=== Dataset content ===
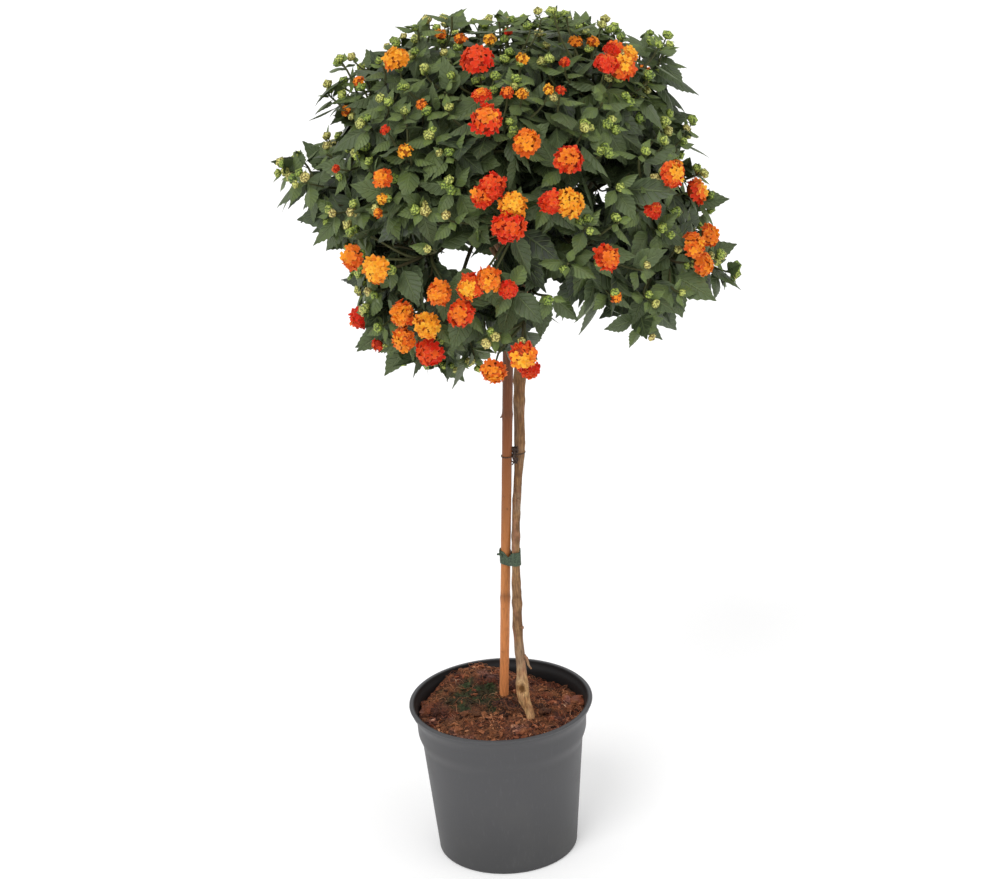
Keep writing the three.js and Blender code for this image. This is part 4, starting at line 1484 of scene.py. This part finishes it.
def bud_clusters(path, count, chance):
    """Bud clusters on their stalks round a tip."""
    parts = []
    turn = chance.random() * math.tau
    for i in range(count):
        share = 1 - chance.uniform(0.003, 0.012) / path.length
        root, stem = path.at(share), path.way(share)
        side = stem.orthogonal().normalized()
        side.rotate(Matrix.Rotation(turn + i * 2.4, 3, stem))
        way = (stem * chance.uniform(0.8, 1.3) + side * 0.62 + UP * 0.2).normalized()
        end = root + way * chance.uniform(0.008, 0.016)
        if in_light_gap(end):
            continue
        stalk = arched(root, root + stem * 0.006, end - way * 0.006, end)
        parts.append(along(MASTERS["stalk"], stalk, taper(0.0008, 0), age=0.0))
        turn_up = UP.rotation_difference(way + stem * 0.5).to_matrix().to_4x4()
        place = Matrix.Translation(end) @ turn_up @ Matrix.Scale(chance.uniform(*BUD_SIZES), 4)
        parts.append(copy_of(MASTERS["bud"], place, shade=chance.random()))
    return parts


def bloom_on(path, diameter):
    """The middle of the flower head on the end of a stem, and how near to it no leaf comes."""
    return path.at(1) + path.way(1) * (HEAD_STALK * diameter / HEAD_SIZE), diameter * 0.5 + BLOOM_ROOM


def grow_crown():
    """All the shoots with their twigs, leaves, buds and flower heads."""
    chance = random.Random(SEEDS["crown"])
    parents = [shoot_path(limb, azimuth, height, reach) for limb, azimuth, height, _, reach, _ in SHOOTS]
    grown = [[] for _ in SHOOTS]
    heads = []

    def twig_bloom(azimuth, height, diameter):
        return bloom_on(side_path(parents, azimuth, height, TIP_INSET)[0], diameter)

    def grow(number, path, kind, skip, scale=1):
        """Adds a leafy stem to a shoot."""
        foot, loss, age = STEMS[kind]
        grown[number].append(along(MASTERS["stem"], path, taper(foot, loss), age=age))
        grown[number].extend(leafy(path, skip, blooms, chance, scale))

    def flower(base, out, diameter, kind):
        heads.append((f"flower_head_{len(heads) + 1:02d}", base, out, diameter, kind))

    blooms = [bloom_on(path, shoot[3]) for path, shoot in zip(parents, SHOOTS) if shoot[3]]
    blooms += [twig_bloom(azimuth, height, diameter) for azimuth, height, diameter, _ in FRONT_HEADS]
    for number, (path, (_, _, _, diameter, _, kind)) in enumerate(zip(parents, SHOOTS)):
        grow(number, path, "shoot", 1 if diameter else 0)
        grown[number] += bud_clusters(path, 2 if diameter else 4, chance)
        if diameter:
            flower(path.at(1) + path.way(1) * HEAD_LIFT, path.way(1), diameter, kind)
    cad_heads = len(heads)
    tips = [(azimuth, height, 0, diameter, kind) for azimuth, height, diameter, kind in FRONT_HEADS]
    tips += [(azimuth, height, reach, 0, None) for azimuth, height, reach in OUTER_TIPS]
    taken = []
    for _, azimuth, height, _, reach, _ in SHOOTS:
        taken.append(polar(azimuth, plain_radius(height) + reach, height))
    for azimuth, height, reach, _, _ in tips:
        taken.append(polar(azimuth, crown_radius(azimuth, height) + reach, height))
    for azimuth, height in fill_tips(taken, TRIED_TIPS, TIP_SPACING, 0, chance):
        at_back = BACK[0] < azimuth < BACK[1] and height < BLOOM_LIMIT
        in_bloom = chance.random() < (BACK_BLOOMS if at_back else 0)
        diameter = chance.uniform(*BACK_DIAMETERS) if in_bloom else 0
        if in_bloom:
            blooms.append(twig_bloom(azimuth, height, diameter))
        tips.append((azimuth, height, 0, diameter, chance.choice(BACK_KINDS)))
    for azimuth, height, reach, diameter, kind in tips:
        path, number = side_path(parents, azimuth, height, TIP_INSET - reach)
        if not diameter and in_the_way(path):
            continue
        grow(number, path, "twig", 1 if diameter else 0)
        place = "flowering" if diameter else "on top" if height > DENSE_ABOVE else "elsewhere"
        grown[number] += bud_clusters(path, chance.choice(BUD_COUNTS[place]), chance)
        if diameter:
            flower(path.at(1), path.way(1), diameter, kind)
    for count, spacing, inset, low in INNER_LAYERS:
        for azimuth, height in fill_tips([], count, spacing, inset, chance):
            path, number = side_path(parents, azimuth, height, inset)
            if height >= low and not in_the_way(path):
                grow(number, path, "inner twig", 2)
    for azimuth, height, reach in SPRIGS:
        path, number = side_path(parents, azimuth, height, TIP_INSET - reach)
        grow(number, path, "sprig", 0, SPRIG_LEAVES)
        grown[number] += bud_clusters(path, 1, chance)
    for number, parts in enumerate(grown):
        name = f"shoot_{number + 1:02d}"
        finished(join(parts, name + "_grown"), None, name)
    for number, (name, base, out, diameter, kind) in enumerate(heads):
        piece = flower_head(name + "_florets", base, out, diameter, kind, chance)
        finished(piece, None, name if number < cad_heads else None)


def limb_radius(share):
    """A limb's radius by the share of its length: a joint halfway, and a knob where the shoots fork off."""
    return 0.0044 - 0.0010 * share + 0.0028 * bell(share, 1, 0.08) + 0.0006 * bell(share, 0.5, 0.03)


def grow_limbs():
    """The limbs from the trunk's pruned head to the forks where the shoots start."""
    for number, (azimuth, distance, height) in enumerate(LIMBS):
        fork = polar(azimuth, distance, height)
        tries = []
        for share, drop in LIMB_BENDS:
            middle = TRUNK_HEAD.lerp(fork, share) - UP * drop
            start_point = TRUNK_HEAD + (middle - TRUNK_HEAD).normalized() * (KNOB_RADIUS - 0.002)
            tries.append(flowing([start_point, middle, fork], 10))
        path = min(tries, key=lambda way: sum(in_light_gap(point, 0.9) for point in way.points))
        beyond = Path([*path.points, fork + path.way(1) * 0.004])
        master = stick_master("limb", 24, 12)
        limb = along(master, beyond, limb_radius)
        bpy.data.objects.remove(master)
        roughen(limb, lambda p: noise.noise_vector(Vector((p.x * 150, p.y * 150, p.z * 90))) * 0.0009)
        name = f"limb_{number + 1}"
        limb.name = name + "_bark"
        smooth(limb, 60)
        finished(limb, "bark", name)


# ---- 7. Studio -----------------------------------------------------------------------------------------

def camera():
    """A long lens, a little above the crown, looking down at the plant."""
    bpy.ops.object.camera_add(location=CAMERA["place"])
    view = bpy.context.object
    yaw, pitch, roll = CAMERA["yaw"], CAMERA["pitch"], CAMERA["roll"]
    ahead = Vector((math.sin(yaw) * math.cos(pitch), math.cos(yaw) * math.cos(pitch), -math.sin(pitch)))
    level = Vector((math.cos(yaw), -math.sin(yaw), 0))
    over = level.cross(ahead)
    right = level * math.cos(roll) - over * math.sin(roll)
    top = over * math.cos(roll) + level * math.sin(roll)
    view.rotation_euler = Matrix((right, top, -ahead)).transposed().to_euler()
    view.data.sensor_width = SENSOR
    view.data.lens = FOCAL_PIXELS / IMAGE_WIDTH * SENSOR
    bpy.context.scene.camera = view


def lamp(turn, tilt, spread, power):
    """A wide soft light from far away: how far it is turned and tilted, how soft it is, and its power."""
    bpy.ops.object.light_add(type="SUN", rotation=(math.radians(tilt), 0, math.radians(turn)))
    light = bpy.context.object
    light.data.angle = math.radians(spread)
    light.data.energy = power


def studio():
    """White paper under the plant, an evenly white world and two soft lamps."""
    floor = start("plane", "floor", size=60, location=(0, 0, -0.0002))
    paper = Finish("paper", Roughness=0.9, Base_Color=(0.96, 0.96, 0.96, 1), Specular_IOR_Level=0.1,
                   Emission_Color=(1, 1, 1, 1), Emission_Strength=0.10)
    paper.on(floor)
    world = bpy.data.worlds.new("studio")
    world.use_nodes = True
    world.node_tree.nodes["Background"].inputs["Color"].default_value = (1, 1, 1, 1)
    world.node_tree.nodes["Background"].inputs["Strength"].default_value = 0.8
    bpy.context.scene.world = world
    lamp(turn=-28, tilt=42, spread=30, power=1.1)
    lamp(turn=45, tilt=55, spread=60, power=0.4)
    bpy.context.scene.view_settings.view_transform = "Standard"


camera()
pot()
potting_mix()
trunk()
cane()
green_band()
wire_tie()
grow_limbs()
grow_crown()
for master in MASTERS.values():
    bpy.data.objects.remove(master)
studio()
===
▶ Set problem
Give the number of lines above in which the word "scene" occurs, with nothing else.

▶ Finished exercise
4